Questa metodologia, validata sul campo, ha richiesto alcuni anni per essere messa a punto ma ora è disponibile per essere applicata su tutto il territorio nazionale grazie al fatto di essere stata adottata dalla Provincia di Siena e da alcuni Comuni del senese che, a livello prototipale, la stanno sperimentando per attrezzare il proprio territorio con una visione unitaria e una logica condivise.

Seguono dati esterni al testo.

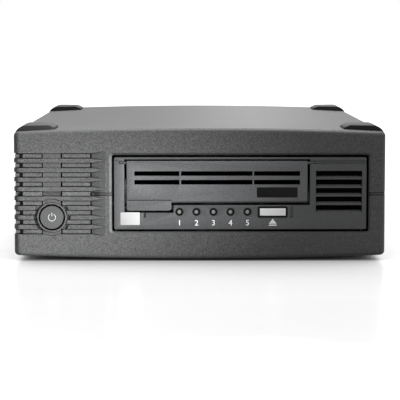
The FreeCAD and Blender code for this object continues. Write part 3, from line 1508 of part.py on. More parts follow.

La cosa veramente interessante e innovativa di questo approccio sta nel fatto che questa rete di percorsi cicloturistici non è vista come un organismo statico, e la classificazione dei singoli segmenti che la compongono può essere aggiornata nel tempo a seguito di interventi strutturali migliorativi o condizioni degenerative (per incuria o calamità).

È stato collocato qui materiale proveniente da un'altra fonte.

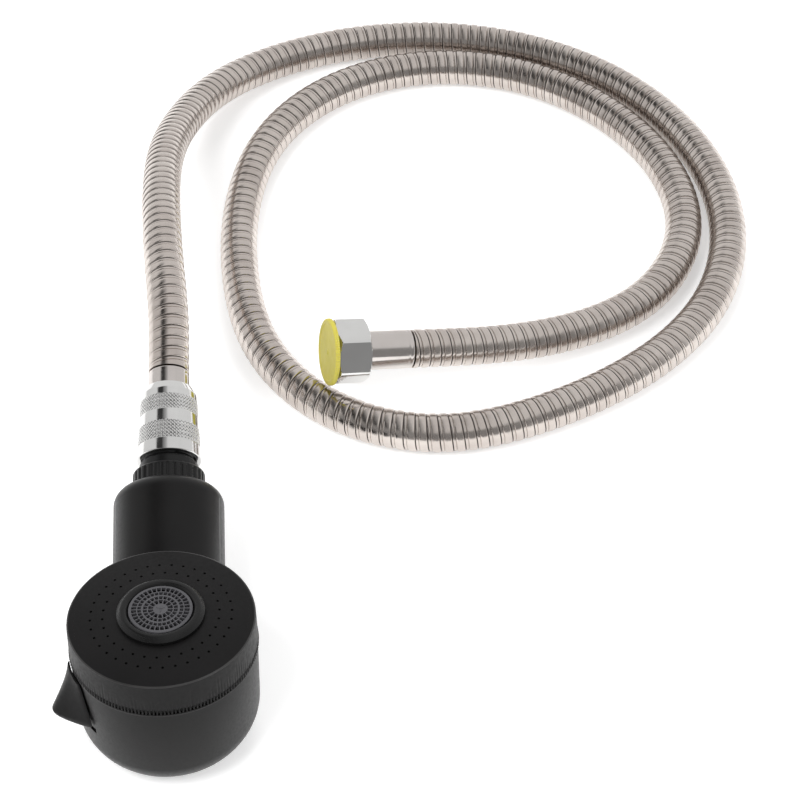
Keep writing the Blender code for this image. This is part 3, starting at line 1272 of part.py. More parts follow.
def make_tap_fitting():
    """Ferrule, insert, washer, hexagon nut and plug-in cap at the hose's far end."""
    ferrule("tap_ferrule", GAP, TAP_FERRULE_END, TAP_AXIS)
    flange_end = TAP_BARB_FLANGE_START + BARB_FLANGE
    barb("tap_barb", flange_end, TAP_BARB_FLANGE_START, -BARB_IN_HOSE, TAP_AXIS)
    washer("tap_washer", TAP_WASHER_START, TAP_AXIS)

    corner = TAP_NUT_FLATS / 2 / math.cos(math.pi / HEXAGON)
    nut = turned(
        "tap_nut",
        slab(0.0, corner, TAP_NUT_START, TAP_NUT_STOP),
        TAP_AXIS,
        CHROME,
        sides=HEXAGON,
    )
    nut.rotation_euler.z = TAP_NUT_TURN
    bore = turned(
        "tap_nut_bore",
        [
            (0.0, TAP_NUT_START - THROUGH),
            (FERRULE_HOLE, TAP_NUT_START - THROUGH),
            (FERRULE_HOLE, TAP_NUT_FLOOR),
            (THREAD_RADIUS, TAP_NUT_FLOOR),
            (THREAD_RADIUS, TAP_NUT_STOP + THROUGH),
            (0.0, TAP_NUT_STOP + THROUGH),
        ],
        TAP_AXIS,
    )
    cut(nut, bore)
    outside = corner + THROUGH
    inside = corner - TAP_NUT_CHAMFER
    for end, toward in ((TAP_NUT_START, 1.0), (TAP_NUT_STOP, -1.0)):
        slope = TAP_NUT_CHAMFER / (corner - inside) / 2
        chamfer = turned(
            "nut_chamfer_%d" % (toward > 0),
            [
                (inside, end - toward * THROUGH),
                (outside, end - toward * THROUGH),
                (outside, end + toward * slope * (outside - inside)),
                (inside, end),
            ],
            TAP_AXIS,
            sides=CHAMFER_SIDES,
        )
        cut(nut, chamfer)

    plug_start = CAP_FLANGE_START - CAP_PLUG_LENGTH
    flange_end = CAP_FLANGE_START + CAP_FLANGE
    plug_bore = CAP_PLUG_RADIUS - CAP_PLUG_WALL
    turned(
        "protective_cap",
        [
            (0.0, CAP_FLANGE_START),
            (plug_bore, CAP_FLANGE_START),
            (plug_bore, plug_start),
            (CAP_PLUG_RADIUS, plug_start),
            (CAP_PLUG_RADIUS, CAP_FLANGE_START),
            (CAP_FLANGE_RADIUS - CAP_FLANGE_EDGE, CAP_FLANGE_START),
            (CAP_FLANGE_RADIUS, CAP_FLANGE_START + CAP_FLANGE_EDGE),
            (CAP_FLANGE_RADIUS, flange_end - CAP_FLANGE_EDGE),
            (CAP_FLANGE_RADIUS - CAP_FLANGE_EDGE, flange_end),
            (0.0, flange_end),
        ],
        TAP_AXIS,
        YELLOW_PLASTIC,
        INNER_SIDES,
    )


def smooth_curve(points, first_direction, last_direction):
    """A cubic spline through the points, with given directions at its ends, as many short chords."""
    places = np.array([tuple(point) for point in points])
    chords = np.linalg.norm(np.diff(places, axis=0), axis=1)
    count = len(places)
    system = np.zeros((count, count))
    wanted = np.zeros((count, 3))
    system[0, 0] = system[-1, -1] = 1.0
    wanted[0], wanted[-1] = first_direction, last_direction
    for index in range(1, count - 1):
        before, after = chords[index - 1], chords[index]
        system[index, index - 1 : index + 2] = after, 2 * (before + after), before
        rise = (places[index] - places[index - 1]) / before * after
        fall = (places[index + 1] - places[index]) / after * before
        wanted[index] = 3 * (rise + fall)
    slopes = np.linalg.solve(system, wanted)
    share = np.arange(ROUTE_SAMPLES)[:, None] / ROUTE_SAMPLES
    curve = []
    for index, chord in enumerate(chords):
        start, stop = places[index], places[index + 1]
        leave, arrive = slopes[index] * chord, slopes[index + 1] * chord
        curve.append(
            start * (1 + 2 * share) * (1 - share) ** 2
            + leave * share * (1 - share) ** 2
            + stop * share**2 * (3 - 2 * share)
            + arrive * share**2 * (share - 1)
        )
    return np.vstack(curve + [places[-1:]])


def hose_route():
    """The hose's middle line: straight for one diameter at each end, smooth between."""
    leave = NECK_PLACE.to_3x3() @ Vector((0.0, 0.0, 1.0))
    start = NECK_PLACE @ Vector((0.0, 0.0, HOSE_START))
    straight = 2 * HOSE_RADIUS
    points = [start + leave * straight] + HOSE_ROUTE + [TAP_POINT - TAP_DIRECTION * straight]
    middle = smooth_curve(points, tuple(leave), tuple(TAP_DIRECTION))
    return np.vstack([[tuple(start)], middle, [tuple(TAP_POINT)]])


def along(route, distances):
    """Points at the given distances along a dense route."""
    steps = np.linalg.norm(np.diff(route, axis=0), axis=1)
    reached = np.concatenate([[0.0], np.cumsum(steps)])
    return np.stack([np.interp(distances, reached, route[:, axis]) for axis in range(3)], axis=1)


def route_length(route):
    return np.linalg.norm(np.diff(route, axis=0), axis=1).sum()


def report_hose(route):
    """Prints the hose's length, its tightest bend and the least air between its turns."""
    length = route_length(route)
    count = int(length / (HOSE_RADIUS / 2))
    points = along(route, np.linspace(0.0, length, count))
    gaps = np.linalg.norm(points[:, None] - points[None], axis=2)
    apart = np.abs(np.arange(count)[:, None] - np.arange(count)[None]) * length / count
    gaps[apart < 6 * HOSE_RADIUS] = np.inf
    legs = points[BEND_STEPS:] - points[:-BEND_STEPS]
    legs /= np.linalg.norm(legs, axis=1)[:, None]
    turns = np.arccos(np.clip((legs[BEND_STEPS:] * legs[:-BEND_STEPS]).sum(axis=1), -1.0, 1.0))
    tightest = BEND_STEPS * length / count / turns.max()
    print(
        "hose: length %.1f mm, tightest bend %.1f mm, least air between turns %.2f mm, lowest middle %.2f mm"
        % (length / MM, tightest / MM, (gaps.min() - 2 * HOSE_RADIUS) / MM, points[:, 2].min() / MM)
    )


def tube(name, points, radius, shares, sides):
    """A bmesh of a round tube along the points. Each point's share scales the radius there."""
    data = bpy.data.curves.new(name, "CURVE")
    data.dimensions = "3D"
    data.bevel_depth = radius
    data.bevel_resolution = sides // 2 - 2
    data.use_fill_caps = True
    data.twist_mode = "MINIMUM"
    spline = data.splines.new("POLY")
    spline.points.add(len(points) - 1)
    for point, place, share in zip(spline.points, points, shares):
        point.co = (*place, 1.0)
        point.radius = share
    guide = helper(bpy.data.objects.new(name + "_line", data))
    bpy.context.scene.collection.objects.link(guide)
    bpy.context.view_layer.update()
    mesh = bpy.data.meshes.new_from_object(guide.evaluated_get(bpy.context.evaluated_depsgraph_get()))
    bpy.data.objects.remove(guide, do_unlink=True)
    bm = bmesh.new()
    bm.from_mesh(mesh)
    bpy.data.meshes.remove(mesh)
    bmesh.ops.remove_doubles(bm, verts=bm.verts, dist=WELD)
    return bm


def make_hose():
    """The ribbed steel hose with its bore, and the rubber tube inside it."""
    route = hose_route()
    report_hose(route)
    length = route_length(route)
    ribs = np.linspace(0.0, length, 2 * HOSE_RIBS)
    shares = np.where(np.arange(2 * HOSE_RIBS) % 2, 1.0 - HOSE_RIB_DEPTH / HOSE_RADIUS, 1.0)
    armour = solid(
        "hose_armour",
        tube("armour", along(route, ribs), HOSE_RADIUS, shares, HOSE_SIDES),
        finish=STEEL,
    )
    leave = NECK_PLACE.to_3x3() @ Vector((0.0, 0.0, 1.0))
    past = Vector(tuple(leave)) * THROUGH
    middle = along(route, np.linspace(0.0, length, HOSE_BORE_POINTS))
    ends = np.array([tuple(Vector(middle[0]) - past), tuple(Vector(middle[-1]) + TAP_DIRECTION * THROUGH)])
    bore_points = np.vstack([ends[:1], middle[1:-1], ends[1:]])
    plain = np.ones(HOSE_BORE_POINTS)
    bore = solid("hose_bore", tube("bore", bore_points, HOSE_BORE, plain, HOSE_SIDES))
    cut(armour, bore)

    near = NECK_PLACE @ Vector((0.0, 0.0, HANDSET_FERRULE_START))
    far = TAP_POINT + TAP_DIRECTION * TAP_FERRULE_END
    liner_points = np.vstack([[tuple(near)], middle[1:-1], [tuple(far)]])
    liner = solid(
        "hose_liner", tube("liner", liner_points, LINER_RADIUS, plain, LINER_SIDES), finish=RUBBER
    )
    ends = np.array([tuple(near - past), tuple(far + TAP_DIRECTION * THROUGH)])
    bore_points = np.vstack([ends[:1], middle[1:-1], ends[1:]])
    cut(liner, solid("liner_bore", tube("liner_hole", bore_points, LINER_BORE, plain, LINER_SIDES)))


make_body()
make_front_cap()
make_outlet()
make_divider()
make_valve_block()
make_screws()
make_diverter()
make_lever()
make_inlet()
make_handset_fitting()
make_tap_fitting()
make_hose()
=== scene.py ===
"""The looks of the handheld bath sprayer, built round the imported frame, in metres."""
import math

import bmesh
import bpy
import numpy as np
from mathutils import Matrix, Vector


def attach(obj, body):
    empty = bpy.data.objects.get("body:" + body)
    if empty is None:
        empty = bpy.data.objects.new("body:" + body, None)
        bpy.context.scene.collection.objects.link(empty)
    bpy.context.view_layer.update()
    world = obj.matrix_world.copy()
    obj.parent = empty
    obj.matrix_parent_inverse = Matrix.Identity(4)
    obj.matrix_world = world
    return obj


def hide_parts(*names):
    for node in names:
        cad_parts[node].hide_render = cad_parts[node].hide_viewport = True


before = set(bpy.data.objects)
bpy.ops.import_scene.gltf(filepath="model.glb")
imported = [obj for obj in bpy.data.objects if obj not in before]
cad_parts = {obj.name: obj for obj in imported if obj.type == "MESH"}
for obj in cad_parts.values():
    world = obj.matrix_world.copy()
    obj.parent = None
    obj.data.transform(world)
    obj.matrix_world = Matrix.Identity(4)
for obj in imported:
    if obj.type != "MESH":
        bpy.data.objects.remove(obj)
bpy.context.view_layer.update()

MM = 0.001

# The frames that carry the pieces, as in the CAD source.
HEAD_BASE = 14.0 * MM
HEAD_TILT = math.radians(7.0)
NECK_RISE = math.radians(15.0)
HEAD = Matrix.Translation((0, 0, HEAD_BASE)) @ Matrix.Rotation(-HEAD_TILT, 4, "X")
NECK = Matrix.Translation((0, 0, HEAD_BASE)) @ Matrix.Rotation(NECK_RISE - math.pi / 2, 4, "X")
LEVER_TURN = math.radians(200.0)
PIN_OUT, PIN_UP = 25.0 * MM, 6.0 * MM
LEVER = HEAD @ Matrix.Rotation(LEVER_TURN, 4, "Z") @ Matrix.Translation((PIN_OUT, 0, PIN_UP))
TAP_POINT = Vector((96.0, 160.3, 22.0)) * MM
TAP_YAW, TAP_RISE = math.radians(191.0), math.radians(11.0)
TAP_DIRECTION = Vector(
    (math.cos(TAP_YAW) * math.cos(TAP_RISE), math.sin(TAP_YAW) * math.cos(TAP_RISE), math.sin(TAP_RISE))
)
TAP = Matrix.Translation(TAP_POINT) @ TAP_DIRECTION.to_track_quat("Z", "Y").to_matrix().to_4x4()

# The stage: the camera as fitted to the photograph, the floor and the lamps.
CAMERA_PLACE = (0.06065, -0.4961, 0.7208)
CAMERA_TILT, CAMERA_TURN = math.radians(42.0), math.radians(-2.7)
CAMERA_LENS, CAMERA_SENSOR, CAMERA_NEAR = 105.75, 36.0, 0.01
FLOOR_REACH, FLOOR_DROP = 12.0, 0.05 * MM
FLOOR_WHITE, FLOOR_GLOW = 0.86, 0.4
LAMPS = (  # name, place, target, size across and power in watts
    ("key", (-0.55, -0.35, 1.15), (0.06, 0.12, 0.0), 0.7, 11.0),
    ("fill", (1.0, -0.5, 0.9), (0.08, 0.15, 0.0), 0.9, 6.0),
    ("back", (0.2, 1.3, 0.9), (0.1, 0.1, 0.0), 0.8, 6.0),
)

# The room: how it lights the surfaces, and the greys that reflections meet, as places on a ramp.
ROOM_LIGHT = 0.5
OVERHEAD_GREYS = (  # from left to right
    (0.0, 0.78), (0.19, 0.8), (0.225, 0.05), (0.345, 0.04), (0.37, 0.2),
    (0.46, 0.5), (0.5, 0.82), (0.75, 0.85), (1.0, 0.7),
)
AROUND_GREYS = ((0.0, 0.3), (0.22, 0.32), (0.36, 0.5), (0.5, 0.8), (1.0, 0.88))  # from front to back
OVERHEAD_SHARES = ((0.0, 0.0), (0.66, 0.0), (0.76, 1.0), (1.0, 1.0))  # by the height of the direction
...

La tecnologia utilizzata (una App che trasferisce i dati rilevati in tempo reale) rende più facile il compito ai gestori delle strade, agli Enti Locali che promuovono i percorsi cicloturistici e ai certificatori che stabiliscono il rating delle singole tratte in base a specifici indicatori.
Sicuramente si tratta di un primo passo utile non solo alla valorizzazione di un territorio particolarmente vocato al cicloturismo, ma di un approccio metodologico innovativo per avviare una nuova fase di valorizzazione delle risorse territoriali.
Per completare l’opera, sarà comunque necessario riuscire ad ottenere anche una riforma del Codice della Strada (Leggi anche “e se il Codice della Strada…”) in grado di recepire le esigenze del cicloturismo e della mobilità slow, introducendo delle semplici norme a tutela della fruizione condivisa delle strade da parte di tutti gli utenti (Leggi anche “Siamo uomini o caporali, ciclisti/automobilisti”).